The build up to the moment of picking up the car was tense and it was a huge relief when the man at Europcar said that whilst it was illegal to take any fuel over the 🇨🇱/ 🇦🇷 border, it was ok to take any empty Jerry can. Phew! We nipped round to the Copec petrol station and stowed a full 20 litre bright red fuel can into the boot and then fretted for the next few days about whether or not the nozzle would work properly when we came to transfer it into the petrol tank… We also needed to work out a careful strategy for dealing with my paranoia about being caught at the border with illegal substances.
Shake rattle and roll - We’re all shook up
Google Maps advises that there maybe some sections of unpaved road on our road trip day one route but absolutely fails to take this into account in the journey time.

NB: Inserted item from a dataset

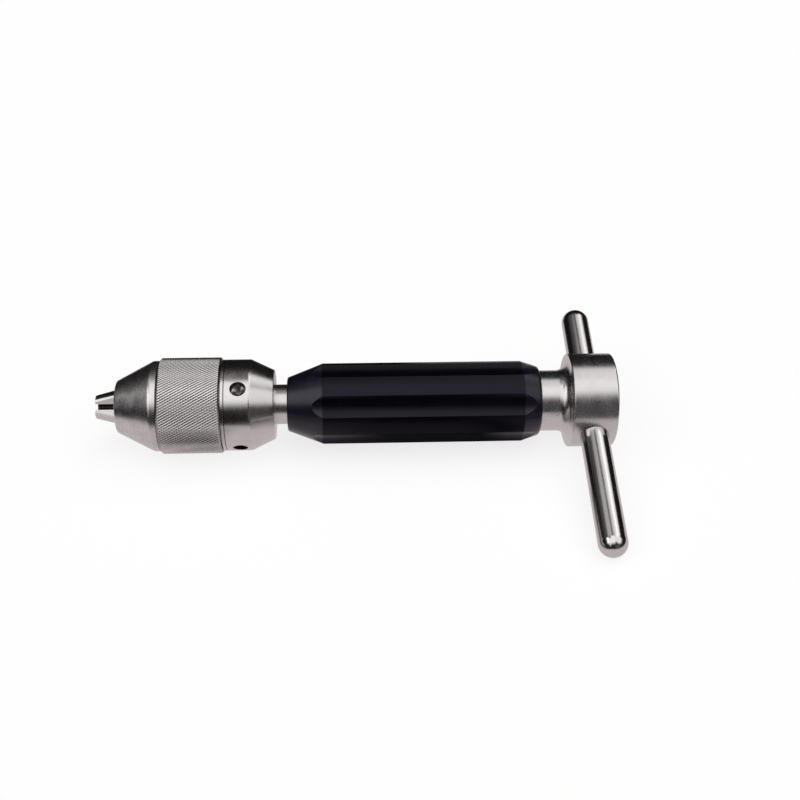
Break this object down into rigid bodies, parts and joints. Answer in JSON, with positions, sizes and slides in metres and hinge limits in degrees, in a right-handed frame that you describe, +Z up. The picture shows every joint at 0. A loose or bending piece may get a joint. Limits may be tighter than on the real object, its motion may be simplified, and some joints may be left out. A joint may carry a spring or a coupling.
{
  "type": "surgical pin chuck",
  "caption": "Hand pin chuck with knurled sleeve, sliding jaws, fluted black grip and a sliding round-ended T-bar through a thick tail disc.",
  "frame": {"origin": "on the chuck's axis, 1.1 mm in front of the nose face", "axes": "+X along the chuck's axis towards the T-bar, +Z up with the tool lying on its side, the long end of the T-bar towards -Y"},
  "size_m": [0.181, 0.1041, 0.0336],
  "materials": {
    "nose_steel": "satin turned",
    "jaw_steel": "ground",
    "knurl_steel": "satin, fine diamond knurl",
    "collar_steel": "satin turned",
    "spindle_steel": "satin turned",
    "hub_steel": "satin turned",
    "bar_steel": "polished",
    "grip_black": "satin",
    "nut_steel": "hardened, ground",
    "bronze": "turned"
  },
  "bodies": {
    "handle": {"chuck_core": "nose_steel", "thrust_half_a": "bronze", "thrust_half_b": "bronze", "stop_ring": "collar_steel", "rear_collar": "collar_steel", "key_pin": "nut_steel", "spindle": "spindle_steel", "grip": "grip_black", "grip_dowel_a": "nut_steel", "grip_dowel_b": "nut_steel", "hub": "hub_steel", "detent_ball": "nut_steel", "detent_spring": "nut_steel", "detent_screw": "nut_steel"},
    "sleeve": {"knurled_sleeve": "knurl_steel", "nut_half_a": "nut_steel", "nut_half_b": "nut_steel"},
    "jaw_1": {"jaw_1": "jaw_steel"},
    "jaw_2": {"jaw_2": "jaw_steel"},
    "jaw_3": {"jaw_3": "jaw_steel"},
    "t_bar": {"t_bar": "bar_steel"}
  },
  "joints": [
    {"name": "sleeve_turn", "type": "hinge", "parent": "handle", "child": "sleeve", "pos_m": [0.027, 0, 0], "axis": [1, 0, 0], "range_deg": [-1152, 777]},
    {"name": "jaw_1_slide", "type": "slide", "parent": "handle", "child": "jaw_1", "axis": [-0.9816, -0.0331, -0.1879], "range_m": [-0.008, 0.0054]},
    {"name": "jaw_2_slide", "type": "slide", "parent": "handle", "child": "jaw_2", "axis": [-0.9816, 0.1793, 0.0653], "range_m": [-0.008, 0.0054]},
    {"name": "jaw_3_slide", "type": "slide", "parent": "handle", "child": "jaw_3", "axis": [-0.9816, -0.1462, 0.1227], "range_m": [-0.008, 0.0054]},
    {"name": "t_bar_slide", "type": "slide", "parent": "handle", "child": "t_bar", "axis": [0, -0.9806, -0.1959], "range_m": [-0.0414, 0.0186]}
  ],
  "couplings": [
    {"joint": "jaw_1_slide", "follows": "sleeve_turn", "m_per_rad": 0.00039789},
    {"joint": "jaw_2_slide", "follows": "sleeve_turn", "m_per_rad": 0.00039789},
    {"joint": "jaw_3_slide", "follows": "sleeve_turn", "m_per_rad": 0.00039789}
  ]
}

We had already been on some dodgy roads during our bus journey yesterday but nothing quite prepares you for the actual business of driving a vehicle yourself. We soon establish that there are four main types of road surface:
Nice concrete paved roads which are generally way better than most roads in the UK and a pleasure to drive on.

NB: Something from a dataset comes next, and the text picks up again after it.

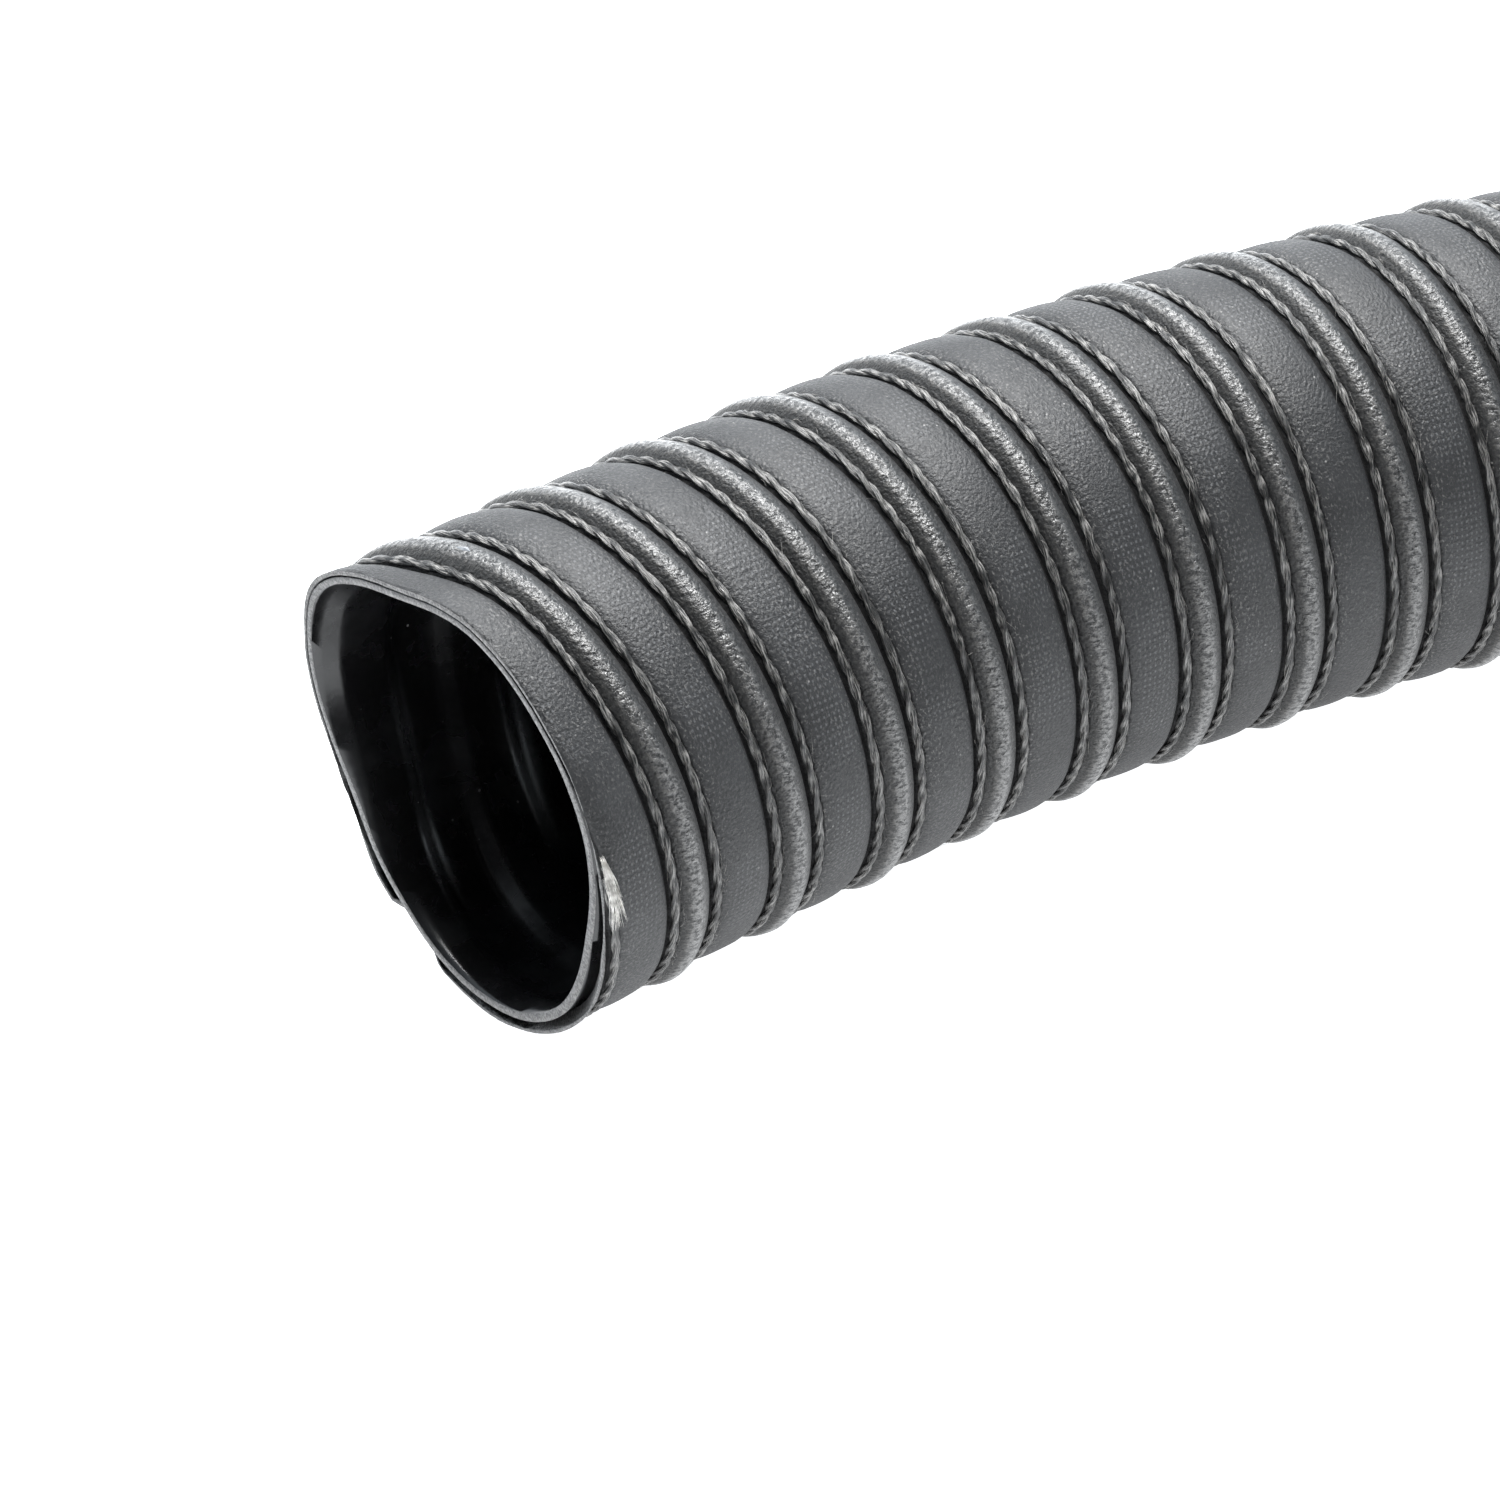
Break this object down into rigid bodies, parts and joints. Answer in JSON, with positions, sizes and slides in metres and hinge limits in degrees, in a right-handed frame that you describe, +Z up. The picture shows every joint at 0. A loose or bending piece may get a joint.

Once nice concrete paved roads that are now riddled with pot holes. There isn’t much of a grading between road types 1 and 2 so we figure that they must just change from one to the other very suddenly. The potholes are so large that I’m sure some have stuck cars lurking at the bottom of them. Sometimes it’s impossible to detect where one pot stops and another one starts to the point where the road looks more like a war zone than a driving surface.
Crushed gravel roads referred to as ‘washboard’. These are bone shakers but not unreasonable to drive on at around 40mph
Once washboard roads that have mostly washed away leaving only huge potholes and large boulders. Unlike the concrete roads, there is a huge range of grades between types 3 and 4 that can all exist in a very short section of road. This can easily catch you out as driving at 40mph on a type 4 road is pretty suicidal!
Having established the types of roads available, we then fall into a rhythmic pattern of how each type is dealt with:
It’s really easy driving along these roads and you can go for miles and miles at 65m/h without seeing anything other than some wild ostriches or Guanaco. When this happens, Pauline shouts at me to slow down and to put the hazards on. Most of the locals do this except for one guy who flew by at high speed beeping his horn. He had a 90 sign on the back his car. I guess that this indicated a minimum speed 🤔
If I’m driving then Pauline shouts at me to slow down whilst I skilfully avoid the worst of the craters. If Pauline is driving, she becomes expert at scoring pothole bullseyes whilst I lurch around in the passenger seat exaggerating each impact!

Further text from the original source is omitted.